The problem | Each line of the material below should be reproduced exactly.

Data for this task |
────────────────────────────────────────

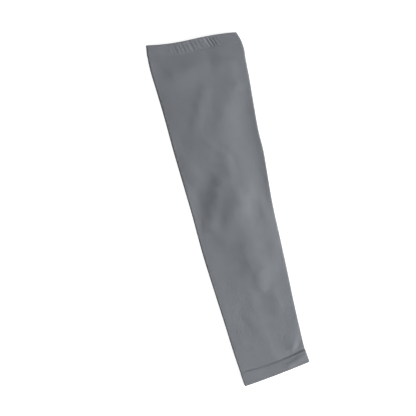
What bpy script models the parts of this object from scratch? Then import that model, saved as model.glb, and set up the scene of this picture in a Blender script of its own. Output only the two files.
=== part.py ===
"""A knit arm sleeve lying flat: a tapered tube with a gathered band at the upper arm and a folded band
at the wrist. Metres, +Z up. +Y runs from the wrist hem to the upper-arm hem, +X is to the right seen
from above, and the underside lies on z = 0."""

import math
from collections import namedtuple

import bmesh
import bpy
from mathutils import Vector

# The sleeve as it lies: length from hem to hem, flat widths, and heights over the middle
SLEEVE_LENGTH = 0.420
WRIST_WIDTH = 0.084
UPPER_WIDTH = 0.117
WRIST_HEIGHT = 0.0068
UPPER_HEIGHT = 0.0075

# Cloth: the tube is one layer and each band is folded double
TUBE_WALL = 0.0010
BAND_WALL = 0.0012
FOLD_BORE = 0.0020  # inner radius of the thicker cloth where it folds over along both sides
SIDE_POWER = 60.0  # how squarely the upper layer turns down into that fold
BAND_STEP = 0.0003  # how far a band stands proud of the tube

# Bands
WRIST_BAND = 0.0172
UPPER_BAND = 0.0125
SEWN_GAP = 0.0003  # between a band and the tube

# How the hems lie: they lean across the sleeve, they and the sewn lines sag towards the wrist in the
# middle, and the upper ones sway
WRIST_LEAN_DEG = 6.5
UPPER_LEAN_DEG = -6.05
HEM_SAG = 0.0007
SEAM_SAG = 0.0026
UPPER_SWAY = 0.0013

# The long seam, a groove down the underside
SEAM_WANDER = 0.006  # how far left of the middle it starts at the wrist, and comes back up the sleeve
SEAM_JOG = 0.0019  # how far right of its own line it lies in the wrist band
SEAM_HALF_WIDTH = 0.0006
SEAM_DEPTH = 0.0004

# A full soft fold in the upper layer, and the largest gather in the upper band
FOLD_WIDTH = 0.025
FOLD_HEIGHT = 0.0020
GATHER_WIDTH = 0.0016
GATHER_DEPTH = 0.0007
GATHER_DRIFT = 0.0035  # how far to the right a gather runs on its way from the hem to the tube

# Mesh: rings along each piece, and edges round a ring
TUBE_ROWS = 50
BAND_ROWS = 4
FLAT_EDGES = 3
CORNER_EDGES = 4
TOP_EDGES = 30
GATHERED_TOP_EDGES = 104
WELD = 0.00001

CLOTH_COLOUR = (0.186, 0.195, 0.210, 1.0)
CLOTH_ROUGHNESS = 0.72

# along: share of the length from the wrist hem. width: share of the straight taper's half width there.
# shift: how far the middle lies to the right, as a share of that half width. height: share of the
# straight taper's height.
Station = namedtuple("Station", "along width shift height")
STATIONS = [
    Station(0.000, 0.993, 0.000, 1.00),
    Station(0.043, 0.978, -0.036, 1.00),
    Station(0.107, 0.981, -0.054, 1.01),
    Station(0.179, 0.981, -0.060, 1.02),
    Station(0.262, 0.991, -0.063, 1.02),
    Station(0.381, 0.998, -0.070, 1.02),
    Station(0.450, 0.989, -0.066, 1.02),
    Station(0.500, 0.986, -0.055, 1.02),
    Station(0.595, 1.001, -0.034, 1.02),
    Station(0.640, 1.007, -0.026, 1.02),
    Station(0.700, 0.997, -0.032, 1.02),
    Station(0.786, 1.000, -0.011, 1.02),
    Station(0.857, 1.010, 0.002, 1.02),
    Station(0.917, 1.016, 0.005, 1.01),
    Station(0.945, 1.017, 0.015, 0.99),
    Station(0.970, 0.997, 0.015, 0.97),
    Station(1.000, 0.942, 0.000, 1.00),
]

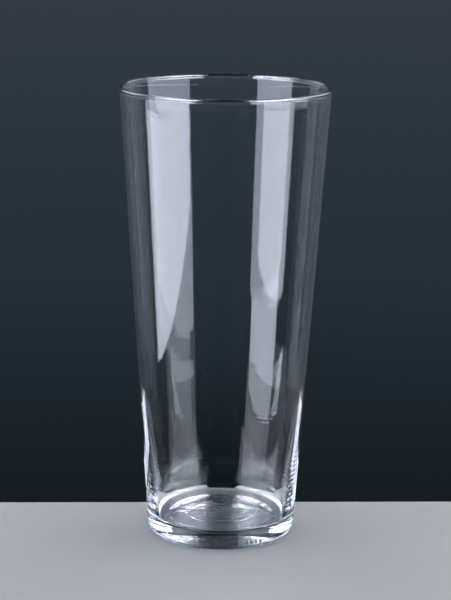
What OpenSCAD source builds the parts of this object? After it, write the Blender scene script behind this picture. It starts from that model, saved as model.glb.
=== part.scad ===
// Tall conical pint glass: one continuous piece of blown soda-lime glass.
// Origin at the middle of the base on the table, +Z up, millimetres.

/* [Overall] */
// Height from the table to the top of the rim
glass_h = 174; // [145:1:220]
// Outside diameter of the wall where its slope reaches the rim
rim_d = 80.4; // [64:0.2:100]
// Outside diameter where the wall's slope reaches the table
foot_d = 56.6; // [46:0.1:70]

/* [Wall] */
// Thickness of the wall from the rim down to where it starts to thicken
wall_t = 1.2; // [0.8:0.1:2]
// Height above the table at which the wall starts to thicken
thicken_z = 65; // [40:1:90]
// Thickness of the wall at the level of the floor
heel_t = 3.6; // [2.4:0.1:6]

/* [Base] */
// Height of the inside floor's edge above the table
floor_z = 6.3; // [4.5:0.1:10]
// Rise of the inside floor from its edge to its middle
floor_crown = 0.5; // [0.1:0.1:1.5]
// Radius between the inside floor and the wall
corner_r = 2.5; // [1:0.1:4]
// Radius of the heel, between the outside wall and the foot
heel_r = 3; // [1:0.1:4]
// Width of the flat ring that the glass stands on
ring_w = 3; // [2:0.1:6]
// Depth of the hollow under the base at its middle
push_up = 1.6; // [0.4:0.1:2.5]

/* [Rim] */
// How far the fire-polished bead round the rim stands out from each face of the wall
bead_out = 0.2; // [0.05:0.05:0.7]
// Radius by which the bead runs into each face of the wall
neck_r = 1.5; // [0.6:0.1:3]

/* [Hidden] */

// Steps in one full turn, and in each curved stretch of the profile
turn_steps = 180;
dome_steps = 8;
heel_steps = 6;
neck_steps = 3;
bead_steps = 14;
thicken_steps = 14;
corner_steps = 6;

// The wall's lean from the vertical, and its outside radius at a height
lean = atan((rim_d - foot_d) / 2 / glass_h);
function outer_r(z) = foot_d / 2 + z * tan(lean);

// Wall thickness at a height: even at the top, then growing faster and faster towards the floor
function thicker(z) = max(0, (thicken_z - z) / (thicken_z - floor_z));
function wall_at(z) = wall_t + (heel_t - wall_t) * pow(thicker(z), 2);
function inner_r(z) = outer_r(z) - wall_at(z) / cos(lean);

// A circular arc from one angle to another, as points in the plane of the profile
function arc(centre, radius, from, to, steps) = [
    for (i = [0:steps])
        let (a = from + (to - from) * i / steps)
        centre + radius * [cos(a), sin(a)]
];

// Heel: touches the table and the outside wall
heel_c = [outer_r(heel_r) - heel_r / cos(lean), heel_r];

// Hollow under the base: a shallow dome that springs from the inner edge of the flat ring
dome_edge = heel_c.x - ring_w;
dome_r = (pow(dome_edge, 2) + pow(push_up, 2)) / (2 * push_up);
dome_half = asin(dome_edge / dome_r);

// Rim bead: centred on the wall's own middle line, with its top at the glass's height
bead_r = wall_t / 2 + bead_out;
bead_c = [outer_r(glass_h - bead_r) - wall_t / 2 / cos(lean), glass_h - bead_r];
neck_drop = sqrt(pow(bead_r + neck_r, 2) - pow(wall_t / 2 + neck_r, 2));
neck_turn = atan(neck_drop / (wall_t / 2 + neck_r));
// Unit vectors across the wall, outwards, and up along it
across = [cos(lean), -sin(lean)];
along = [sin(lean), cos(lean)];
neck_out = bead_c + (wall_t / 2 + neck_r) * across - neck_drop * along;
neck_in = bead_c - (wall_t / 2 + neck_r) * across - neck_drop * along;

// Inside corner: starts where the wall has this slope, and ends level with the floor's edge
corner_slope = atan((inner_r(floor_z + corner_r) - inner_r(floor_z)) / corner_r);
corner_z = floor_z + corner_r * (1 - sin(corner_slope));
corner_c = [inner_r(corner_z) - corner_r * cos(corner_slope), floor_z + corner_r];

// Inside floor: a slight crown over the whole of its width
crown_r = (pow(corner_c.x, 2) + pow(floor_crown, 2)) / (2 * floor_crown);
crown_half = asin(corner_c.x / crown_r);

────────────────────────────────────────

Final result |
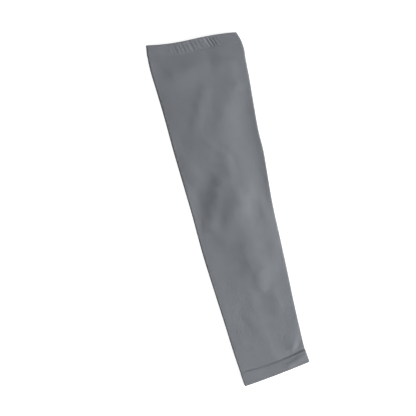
What bpy script models the parts of this object from scratch? Then import that model, saved as model.glb, and set up the scene of this picture in a Blender script of its own. Output only the two files.
=== part.py ===
"""A knit arm sleeve lying flat: a tapered tube with a gathered band at the upper arm and a folded band
at the wrist. Metres, +Z up. +Y runs from the wrist hem to the upper-arm hem, +X is to the right seen
from above, and the underside lies on z = 0."""

import math
from collections import namedtuple

import bmesh
import bpy
from mathutils import Vector

# The sleeve as it lies: length from hem to hem, flat widths, and heights over the middle
SLEEVE_LENGTH = 0.420
WRIST_WIDTH = 0.084
UPPER_WIDTH = 0.117
WRIST_HEIGHT = 0.0068
UPPER_HEIGHT = 0.0075

# Cloth: the tube is one layer and each band is folded double
TUBE_WALL = 0.0010
BAND_WALL = 0.0012
FOLD_BORE = 0.0020  # inner radius of the thicker cloth where it folds over along both sides
SIDE_POWER = 60.0  # how squarely the upper layer turns down into that fold
BAND_STEP = 0.0003  # how far a band stands proud of the tube

# Bands
WRIST_BAND = 0.0172
UPPER_BAND = 0.0125
SEWN_GAP = 0.0003  # between a band and the tube

# How the hems lie: they lean across the sleeve, they and the sewn lines sag towards the wrist in the
# middle, and the upper ones sway
WRIST_LEAN_DEG = 6.5
UPPER_LEAN_DEG = -6.05
HEM_SAG = 0.0007
SEAM_SAG = 0.0026
UPPER_SWAY = 0.0013

# The long seam, a groove down the underside
SEAM_WANDER = 0.006  # how far left of the middle it starts at the wrist, and comes back up the sleeve
SEAM_JOG = 0.0019  # how far right of its own line it lies in the wrist band
SEAM_HALF_WIDTH = 0.0006
SEAM_DEPTH = 0.0004

# A full soft fold in the upper layer, and the largest gather in the upper band
FOLD_WIDTH = 0.025
FOLD_HEIGHT = 0.0020
GATHER_WIDTH = 0.0016
GATHER_DEPTH = 0.0007
GATHER_DRIFT = 0.0035  # how far to the right a gather runs on its way from the hem to the tube

# Mesh: rings along each piece, and edges round a ring
TUBE_ROWS = 50
BAND_ROWS = 4
FLAT_EDGES = 3
CORNER_EDGES = 4
TOP_EDGES = 30
GATHERED_TOP_EDGES = 104
WELD = 0.00001

CLOTH_COLOUR = (0.186, 0.195, 0.210, 1.0)
CLOTH_ROUGHNESS = 0.72

# along: share of the length from the wrist hem. width: share of the straight taper's half width there.
# shift: how far the middle lies to the right, as a share of that half width. height: share of the
# straight taper's height.
Station = namedtuple("Station", "along width shift height")
STATIONS = [
    Station(0.000, 0.993, 0.000, 1.00),
    Station(0.043, 0.978, -0.036, 1.00),
    Station(0.107, 0.981, -0.054, 1.01),
    Station(0.179, 0.981, -0.060, 1.02),
    Station(0.262, 0.991, -0.063, 1.02),
    Station(0.381, 0.998, -0.070, 1.02),
    Station(0.450, 0.989, -0.066, 1.02),
    Station(0.500, 0.986, -0.055, 1.02),
    Station(0.595, 1.001, -0.034, 1.02),
    Station(0.640, 1.007, -0.026, 1.02),
    Station(0.700, 0.997, -0.032, 1.02),
    Station(0.786, 1.000, -0.011, 1.02),
    Station(0.857, 1.010, 0.002, 1.02),
    Station(0.917, 1.016, 0.005, 1.01),
    Station(0.945, 1.017, 0.015, 0.99),
    Station(0.970, 0.997, 0.015, 0.97),
    Station(1.000, 0.942, 0.000, 1.00),
]

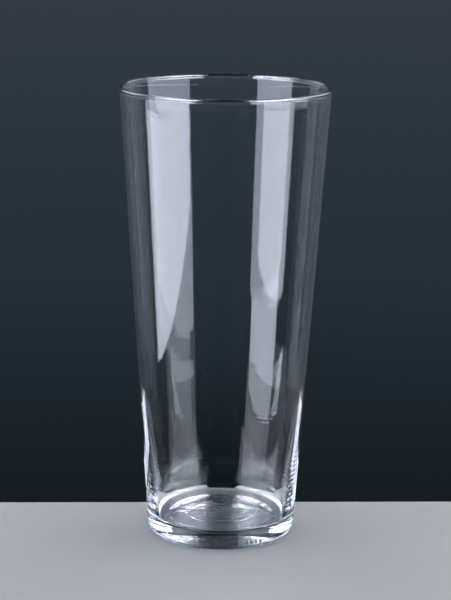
What OpenSCAD source builds the parts of this object? After it, write the Blender scene script behind this picture. It starts from that model, saved as model.glb.
=== part.scad ===
// Tall conical pint glass: one continuous piece of blown soda-lime glass.
// Origin at the middle of the base on the table, +Z up, millimetres.

/* [Overall] */
// Height from the table to the top of the rim
glass_h = 174; // [145:1:220]
// Outside diameter of the wall where its slope reaches the rim
rim_d = 80.4; // [64:0.2:100]
// Outside diameter where the wall's slope reaches the table
foot_d = 56.6; // [46:0.1:70]

/* [Wall] */
// Thickness of the wall from the rim down to where it starts to thicken
wall_t = 1.2; // [0.8:0.1:2]
// Height above the table at which the wall starts to thicken
thicken_z = 65; // [40:1:90]
// Thickness of the wall at the level of the floor
heel_t = 3.6; // [2.4:0.1:6]

/* [Base] */
// Height of the inside floor's edge above the table
floor_z = 6.3; // [4.5:0.1:10]
// Rise of the inside floor from its edge to its middle
floor_crown = 0.5; // [0.1:0.1:1.5]
// Radius between the inside floor and the wall
corner_r = 2.5; // [1:0.1:4]
// Radius of the heel, between the outside wall and the foot
heel_r = 3; // [1:0.1:4]
// Width of the flat ring that the glass stands on
ring_w = 3; // [2:0.1:6]
// Depth of the hollow under the base at its middle
push_up = 1.6; // [0.4:0.1:2.5]

/* [Rim] */
// How far the fire-polished bead round the rim stands out from each face of the wall
bead_out = 0.2; // [0.05:0.05:0.7]
// Radius by which the bead runs into each face of the wall
neck_r = 1.5; // [0.6:0.1:3]

/* [Hidden] */

// Steps in one full turn, and in each curved stretch of the profile
turn_steps = 180;
dome_steps = 8;
heel_steps = 6;
neck_steps = 3;
bead_steps = 14;
thicken_steps = 14;
corner_steps = 6;

// The wall's lean from the vertical, and its outside radius at a height
lean = atan((rim_d - foot_d) / 2 / glass_h);
function outer_r(z) = foot_d / 2 + z * tan(lean);

// Wall thickness at a height: even at the top, then growing faster and faster towards the floor
function thicker(z) = max(0, (thicken_z - z) / (thicken_z - floor_z));
function wall_at(z) = wall_t + (heel_t - wall_t) * pow(thicker(z), 2);
function inner_r(z) = outer_r(z) - wall_at(z) / cos(lean);

// A circular arc from one angle to another, as points in the plane of the profile
function arc(centre, radius, from, to, steps) = [
    for (i = [0:steps])
        let (a = from + (to - from) * i / steps)
        centre + radius * [cos(a), sin(a)]
];

// Heel: touches the table and the outside wall
heel_c = [outer_r(heel_r) - heel_r / cos(lean), heel_r];

// Hollow under the base: a shallow dome that springs from the inner edge of the flat ring
dome_edge = heel_c.x - ring_w;
dome_r = (pow(dome_edge, 2) + pow(push_up, 2)) / (2 * push_up);
dome_half = asin(dome_edge / dome_r);

// Rim bead: centred on the wall's own middle line, with its top at the glass's height
bead_r = wall_t / 2 + bead_out;
bead_c = [outer_r(glass_h - bead_r) - wall_t / 2 / cos(lean), glass_h - bead_r];
neck_drop = sqrt(pow(bead_r + neck_r, 2) - pow(wall_t / 2 + neck_r, 2));
neck_turn = atan(neck_drop / (wall_t / 2 + neck_r));
// Unit vectors across the wall, outwards, and up along it
across = [cos(lean), -sin(lean)];
along = [sin(lean), cos(lean)];
neck_out = bead_c + (wall_t / 2 + neck_r) * across - neck_drop * along;
neck_in = bead_c - (wall_t / 2 + neck_r) * across - neck_drop * along;

// Inside corner: starts where the wall has this slope, and ends level with the floor's edge
corner_slope = atan((inner_r(floor_z + corner_r) - inner_r(floor_z)) / corner_r);
corner_z = floor_z + corner_r * (1 - sin(corner_slope));
corner_c = [inner_r(corner_z) - corner_r * cos(corner_slope), floor_z + corner_r];

// Inside floor: a slight crown over the whole of its width
crown_r = (pow(corner_c.x, 2) + pow(floor_crown, 2)) / (2 * floor_crown);
crown_half = asin(corner_c.x / crown_r);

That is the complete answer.